Living with a Senior

Eliza Yass, Web Opinions Editor

I make my way out the side door, heading to the garage, SAT II prep books in hand. I’m going to my tutor and, afterwards, preparing for another long night of completing useless worksheets and studying for tests with the hopes that I make it to Wednesday, June 19, the last day of finals, mentally stable.

As the sun burns my eyes, which are used to the mild lighting of my bedroom, I am doused with a splash of cool water.

Is it rain? No. I wish.

The water comes from a group of roughly 10, giant, foolish boys roughhousing in my pool. Funny, they thought it would be, to splash Alec’s little sister, blinding me so that they can throw me and my study materials into the pool. As I struggle to rub my stinging eyes and get my sopping wet hair out of my face, my books and backpack fall to the ground.

“IT’S SUMMER!!!!!!,” they scream, as I grab my backpack out of a chlorinated puddle and sprint to the safety of the garage, before they can get me and my stuff and throw us into the pool.

Their howls still echo from outside as I catch my breath and clutch my Gov. study guides for dear life.

This is my life.

Every day, summer is rubbed in my face. I cannot escape my brother flaunting his stress-free, relaxed, committed-to-college lifestyle. I am confronted with the harsh reality that I still have standardized tests to take, finals to study for and essays to write. And it sucks.

Yes, it sucks for all students struggling to push through the last few weeks of the school year. But living with a senior makes it nearly impossible. My home, which is normally the best place to concentrate, is filled with distractions. I can’t sit down at my desk in my bedroom without somebody, whether it be my brother or one of his friends, coming into my room asking me why I even bother studying. I should be outside, they say, the weather is beautiful.  I must fight my desire and instead sadly devote all my energy not to tanning, but to studying for a pre-calc test.

When I finally get a moment alone to focus, I hear the doorbell ring. I walk downstairs to open it and, as I reach for the doorknob, am grabbed around the neck and thrown to the ground. Once my eyes regain focus, I see my brother standing over me, looking as if I almost let in a murderer.

Turns out, I almost did.

“ELIZA ARE YOU KIDDING ME? Do not let ANYBODY in the house, I don’t care if it’s the mailman or your best friend; I WILL OPEN THE DOOR. You almost got me assassinated and I’ve already made it to the third round.”

And he storms away.

How could I forget? A.P Assassination. More fun that my brother is participating in, as I watch from the sidelines.

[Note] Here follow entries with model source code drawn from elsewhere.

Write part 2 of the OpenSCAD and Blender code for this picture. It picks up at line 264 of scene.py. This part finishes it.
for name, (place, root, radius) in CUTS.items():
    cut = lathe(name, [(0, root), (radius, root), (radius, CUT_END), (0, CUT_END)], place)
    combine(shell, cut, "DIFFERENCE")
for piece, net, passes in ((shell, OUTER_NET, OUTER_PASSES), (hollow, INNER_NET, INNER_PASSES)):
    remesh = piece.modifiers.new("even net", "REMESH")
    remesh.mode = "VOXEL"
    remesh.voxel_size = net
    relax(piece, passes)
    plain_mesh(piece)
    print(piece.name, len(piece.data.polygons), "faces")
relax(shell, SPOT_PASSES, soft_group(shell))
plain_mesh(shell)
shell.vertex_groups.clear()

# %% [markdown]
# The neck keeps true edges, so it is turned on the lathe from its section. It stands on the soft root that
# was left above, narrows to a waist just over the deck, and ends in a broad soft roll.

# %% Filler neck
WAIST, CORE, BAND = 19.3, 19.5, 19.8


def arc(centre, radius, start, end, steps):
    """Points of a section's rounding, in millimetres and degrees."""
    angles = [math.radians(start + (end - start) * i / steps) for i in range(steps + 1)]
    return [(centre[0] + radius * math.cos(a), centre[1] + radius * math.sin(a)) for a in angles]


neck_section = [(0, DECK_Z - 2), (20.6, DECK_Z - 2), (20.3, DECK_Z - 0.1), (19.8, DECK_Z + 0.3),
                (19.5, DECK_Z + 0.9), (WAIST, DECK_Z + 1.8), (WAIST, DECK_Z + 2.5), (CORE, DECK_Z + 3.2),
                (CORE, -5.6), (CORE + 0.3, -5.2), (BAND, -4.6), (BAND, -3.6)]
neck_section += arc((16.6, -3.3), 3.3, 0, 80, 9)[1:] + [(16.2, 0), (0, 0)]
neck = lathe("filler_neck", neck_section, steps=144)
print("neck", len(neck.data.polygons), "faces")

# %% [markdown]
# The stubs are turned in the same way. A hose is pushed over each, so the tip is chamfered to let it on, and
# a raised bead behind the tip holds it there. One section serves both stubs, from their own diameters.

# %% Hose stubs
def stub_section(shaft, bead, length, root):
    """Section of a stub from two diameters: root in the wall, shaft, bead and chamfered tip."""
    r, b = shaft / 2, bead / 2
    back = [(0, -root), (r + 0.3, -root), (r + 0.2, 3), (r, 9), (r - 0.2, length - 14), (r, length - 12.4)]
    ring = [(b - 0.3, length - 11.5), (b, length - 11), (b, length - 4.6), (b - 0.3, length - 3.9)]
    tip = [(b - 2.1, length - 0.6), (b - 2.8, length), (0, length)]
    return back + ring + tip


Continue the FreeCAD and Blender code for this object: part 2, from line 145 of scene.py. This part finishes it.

At night, the craziness of the day has settled down and I take a deep breath, ready to attempt to focus again. My brother strolls into my room at 8:30 and asks me if I want to go get ice cream. And again, I sigh.

I can’t.

I have to be at school in the morning. I have essays to write, homework to do and tests to study for, all before ten o’clock tonight so that I can wake up tomorrow and do it all over again.

There is one upside I can take out of my situation: motivation. I want to reach that wonderful time of year, proud of my efforts throughout high school. The harder I work, the more amazing it will feel when that stress-free lifestyle arrives. One day, I will be frolicking by the pool with my friends in beautiful, late May weather. But sadly, I won’t have any younger siblings to drive absolutely crazy.